Encrypting drives and erasing them cryptographically by simply deleting the key is increasingly popular because it’s fast and simple. Sixty-four percent of organizations in the study use cryptographic erasure, and the figure is even higher in regulated industries like healthcare and pharmaceuticals.

That’s not fool-proof, Forslund cautioned: “You need to know that encryption has been turned on on the device all of the time, because if it’s been off at any point, you could potentially have a data leak. You need to have a good system in place to manage your encryption keys, so you don’t have to worry about losing keys that could potentially be used to recover data.”

Verifying and auditing erasure is important even when hard drives have been removed because management tools marked them as failing. Forslund estimated that failing drives can be erased to an auditable level in 70 to 80 percent of cases – which means that data could also be recovered from them with the right tools.

There have been few wide-scale studies of how effective hard drive decommissioning is, but Moor Insights & Strategy senior analyst Steve McDowell told us that the problem is usually process rather than policy. “Most IT organizations do have policies around this, but proper scrubbing and recycling of hard drives and other devices is hit-or-miss, even when a policy is in place,” he said. “Most organizations are savvy enough to remove drives before scrapping computers, but the disposition of those drives is often little more than the electronic recycling equivalent of a landfill.”

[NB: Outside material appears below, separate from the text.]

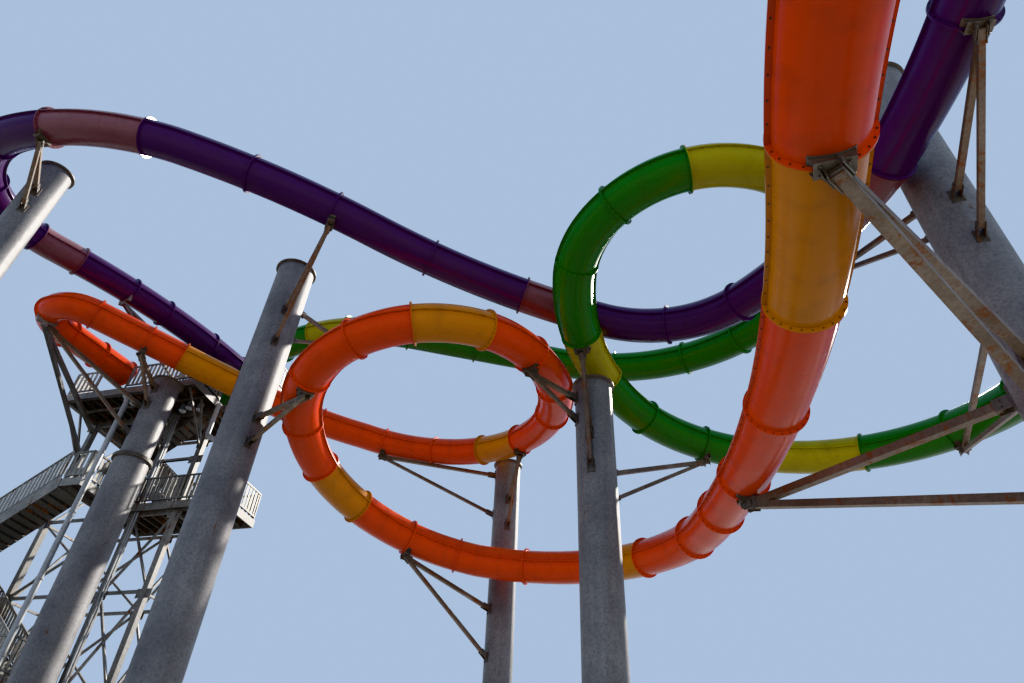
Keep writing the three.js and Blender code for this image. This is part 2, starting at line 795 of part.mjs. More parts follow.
// The outer landings lie between the outer frame's posts, and the inner one against the front frame.
const outerLanding = [OUTER_X[0], LANE_FRONT[0], OUTER_X[1], LANE_BACK[1]];
const innerLanding = [FLIGHT_TOP_X, LANE_FRONT[0], -LEG_SIZE / 2 - GAP, -STRUT_SIZE / 2 - GAP];
const outerRails = [[-5650, -2410], [-6560, -2410], [-6560, -240], [-5650, -240]];
const innerRails = [[-1250, -2410], [-140, -2410], [-140, -150], [-1250, -150]];

addSteel(
  "stair_flight_1",
  union([
    flight(LANE_BACK, [FLIGHT_TOP_X, 0], [OUTER_X[1], STOREY]),
    platform([outerLanding], STOREY),
    levelRailing(outerRails, STOREY),
  ]),
);
addSteel(
  "stair_flight_2",
  union([
    flight(LANE_FRONT, [OUTER_X[1] + GAP, STOREY + GAP], [FLIGHT_TOP_X, 2 * STOREY]),
    platform([innerLanding], 2 * STOREY),
    levelRailing(innerRails, 2 * STOREY),
  ]),
);
addSteel(
  "stair_flight_3",
  union([
    flight(LANE_BACK, [FLIGHT_TOP_X - GAP, 2 * STOREY + GAP], [OUTER_X[1], 3 * STOREY]),
    platform([outerLanding], 3 * STOREY),
    levelRailing(outerRails, 3 * STOREY),
  ]),
);
addSteel(
  "stair_flight_4",
  flight(LANE_FRONT, [OUTER_X[1] + GAP, 3 * STOREY + GAP], [FLIGHT_TOP_X - GAP, MIDDLE_LANDING]),
);

// Inner stair: two short flights between the legs, from the middle landing to the lower deck.
const innerBack = [980, 1780];
const innerFront = [120, 840];
addSteel(
  "stair_flight_5",
  union([
    flight(innerBack, [900, MIDDLE_LANDING + GAP], [-1900, HALF_LANDING]),
    platform([[-2800, STRUT_SIZE / 2 + GAP, -1900, BACK_Y - STRUT_SIZE / 2 - GAP]], HALF_LANDING),
  ]),
);
addSteel("stair_flight_6", flight(innerFront, [-1900 + GAP, HALF_LANDING + GAP], [900 - GAP, LOWER_DECK]));

// The last flight climbs over the back of the lower deck to the upper deck.
addSteel("stair_flight_7", flight([960, 1720], [-3900, LOWER_DECK + GAP], [-1000 - GAP, UPPER_DECK]));

export default object;
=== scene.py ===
# %% [markdown]
# # A water slide tower
# Three closed tube slides start on the decks of a steel stair tower and wind down in long bends, held by
# bracket arms on round columns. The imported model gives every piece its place. This lesson dresses it:
# round tubes with bolted flanges, weathered columns, stairs and slatted railings, then light and a camera
# that looks up as a visitor does.

import math

import bmesh
import bpy
from mathutils import Matrix, Vector


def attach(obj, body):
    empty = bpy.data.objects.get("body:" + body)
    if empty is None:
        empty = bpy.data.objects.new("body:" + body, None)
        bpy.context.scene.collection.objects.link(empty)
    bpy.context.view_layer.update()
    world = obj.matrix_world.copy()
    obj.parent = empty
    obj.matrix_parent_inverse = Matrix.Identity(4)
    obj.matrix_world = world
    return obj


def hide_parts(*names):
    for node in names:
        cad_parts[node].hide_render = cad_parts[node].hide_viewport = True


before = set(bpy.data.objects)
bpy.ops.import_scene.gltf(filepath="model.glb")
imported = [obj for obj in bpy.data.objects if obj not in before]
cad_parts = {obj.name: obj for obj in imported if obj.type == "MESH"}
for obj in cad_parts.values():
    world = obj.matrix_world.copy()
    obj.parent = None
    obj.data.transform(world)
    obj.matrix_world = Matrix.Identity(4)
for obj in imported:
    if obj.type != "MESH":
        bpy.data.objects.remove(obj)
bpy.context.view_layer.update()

# %% [markdown]
# ## Helpers for node trees
# Materials and Geometry Nodes are both trees of nodes. They could be wired up line by line, but then the
# recipe is lost among the links. One helper adds a node, sets its options, and fills or links its inputs,
# so that each tree below reads as a short list of steps.

# %% Add a node
def fill(tree, socket, value):
    if isinstance(value, bpy.types.NodeSocket):
        tree.links.new(value, socket)
    else:
        socket.default_value = value


def node(tree, kind, inputs=None, **options):
    made = tree.nodes.new(kind)
    for option, value in options.items():
        setattr(made, option, value)
    for socket, value in (inputs or {}).items():
        fill(tree, made.inputs[socket], value)
    return made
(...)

The problem of secure disposal will go beyond hard drives in the future, he warned, as data becomes persistent across more devices. “Systems are beginning to be built with multiple levels of persistent cache, which will only accelerate as the industry starts deploying technologies such as server-class memory – Intel Optane, for example – where encryption-at-rest may not be an option.”

These new devices won’t be ready for returning or recycling for some time, but high capacity and higher prices will make it even more important that they are properly integrated into asset management systems that cover the entire storage lifecycle.